Lo grande y lo pequeño, lo importante y lo banal, todo encanece.
En principio, lo más evidente en relación a la obsolescencia es lo que se vincula
con la tecnología: notamos de inmediato, por ejemplo, el cambio en una
televisión o en un celular; basta verlos, sin tocarlos siquiera, para saber que
son viejos o nuevos, descontinuados o actuales. Lo mismo pasa con los coches y
la moda: no es necesario ser expertos para advertir que ya caducaron o están al
último grito.
Hay bienes y servicios en los que es menos evidente el
cambio, pero es suficiente estar un poco entrado en años para comparar el antes
y el ahora. Pienso por caso en el ejercicio físico y todo “el cambio de
paradigma” (así suele decirse) que conlleva. En el caso del antes, claro que se
hacía ejercicio, la gente (sobre todo los hombres) jugaba beisbol, futbol,
basquetbol, nadaba, andaba en bicicleta, corría…, pero estas prácticas tenían
mucho más que ver con lo lúdico, con el esparcimiento, que con la salud; se
siguen ejerciendo, por supuesto, e igual son asumidas como divertimento apto para
la convivencia y el relajo, pero poco a poco han sido suplidas por la práctica
de algún deporte como salvaguarda de la salud y en muchos casos como medio para
alcanzar una mejor apariencia.
Debajo de la ejecución de algún deporte para favorecer la salud
y la apariencia está una gigantesca operación del mercado y los medios. Para
modificar conductas globales es necesario que la información y las nuevas
tecnologías entronquen en una misma o al menos en parecida dirección. Así, los smartphones, por ejemplo, abrieron la
cancha a las redes sociales, y las redes sociales posibilitaron que la vida
privada se distendiera hasta convertirse en vida pública; esto permitió que
todos pudiéramos exhibirnos en público (como los artistas y las modelos, toda
proporción guardada), de modo que el culto a la apariencia personal se
convirtió de golpe en una prioridad generalizada. La aplicación llamada
Instagram, en la que casi solamente importa la imagen del usuario, es el altar
en el que deriva la convicción de cada individuo por “verse bien”, por lucir lo
mejor posible.
A este deseo por esculpirse se le ha emparejado un cúmulo de
bienes y servicios cuyo valor en el mercado es hoy incalculable.
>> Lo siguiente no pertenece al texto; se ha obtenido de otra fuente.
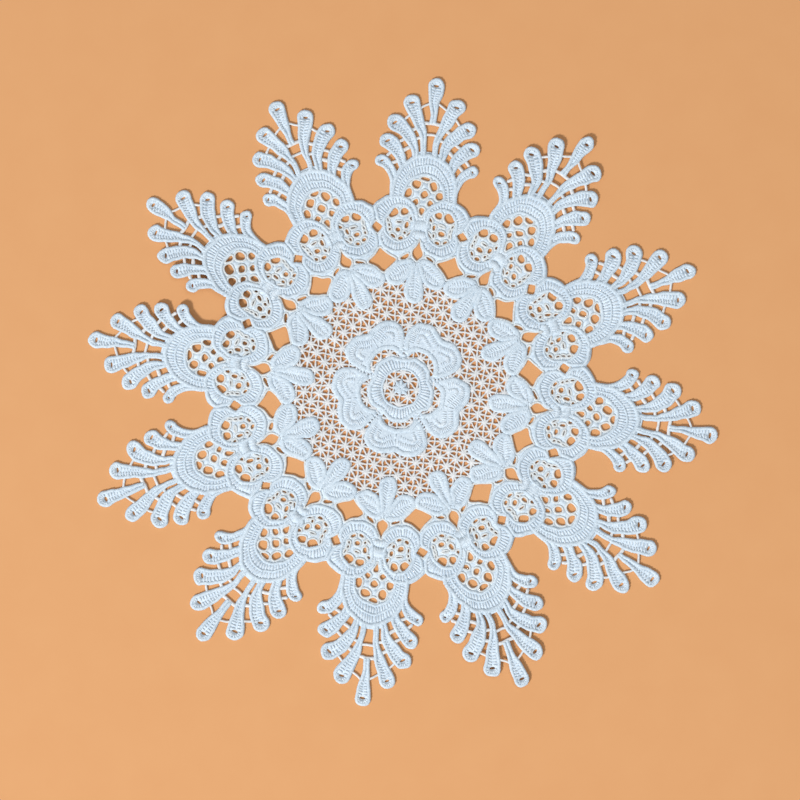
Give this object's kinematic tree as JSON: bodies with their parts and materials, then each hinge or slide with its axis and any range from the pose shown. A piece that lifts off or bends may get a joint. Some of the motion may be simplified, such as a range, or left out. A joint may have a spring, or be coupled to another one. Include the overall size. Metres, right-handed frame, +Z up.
{
  "type": "lace placemat",
  "caption": "Round white lace placemat with scalloped fans of looped fingers, openwork wheels, leaf sprigs, a net ground and a flower at its middle; lies flat.",
  "frame": {"origin": "middle of the mat's bounding box, on the table it lies on", "axes": "+Z up out of the worked face, the first fan's tip 7 degrees clockwise of +Y"},
  "size_m": [0.379, 0.3772, 0.0045],
  "materials": {
    "white_thread": "matt white polyester embroidery thread with a slight sheen, stitched in close ribs"
  },
  "bodies": {
    "root": {"lace_mat": "white_thread"}
  },
  "joints": []
}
Para verse
bien no es suficiente un celular con buena cámara. También es fundamental comer
sanamente (esto suele ser también más caro), comprar ropa buena y variada,
tomar mucha agua y hacer ejercicio de preferencia en un gimnasio, ahora llamado
“gym”. El auge de la cultura fitness
trajo consigo, a su vez, un desarrollo impresionante de la ropa deportiva y de
los suplementos alimenticios. Dos o tres décadas antes, los gimnasios eran
negocios de barrio que sólo concernían a compas con alma de luchador o
boxeador, y no mujeres. La idea era ponerse como Pedro Infante y quizá lucir un
tatuaje de anclita o de Guadalupana. El agua no era vendida en botellas y se
sudaban playeras, pantaloneras y tenis sin marca visible, de diseño ordinario y
materiales convencionales. Hoy no es así: los gyms son pasarelas de esculturas
masculinas y femeninas con ropa deportiva de marca cara, con Bonafont en mano y
comida y suplementos vigilados. Además, como ha sido necesario añadir ayudas
externas, los cirujanos plásticos viven su época de oro, todo con el fin de que
la imagen individual en Instagram no vaya a defraudar.
Entre el consumismo y el individualismo (los dos “ismos” más
importantes de esta hora), las redes sociales son evidencia de transformaciones
muy claras y otras no tanto. En la práctica autoimpuesta del deporte todo cambió,
hasta la manera de beber agua y después sudarla.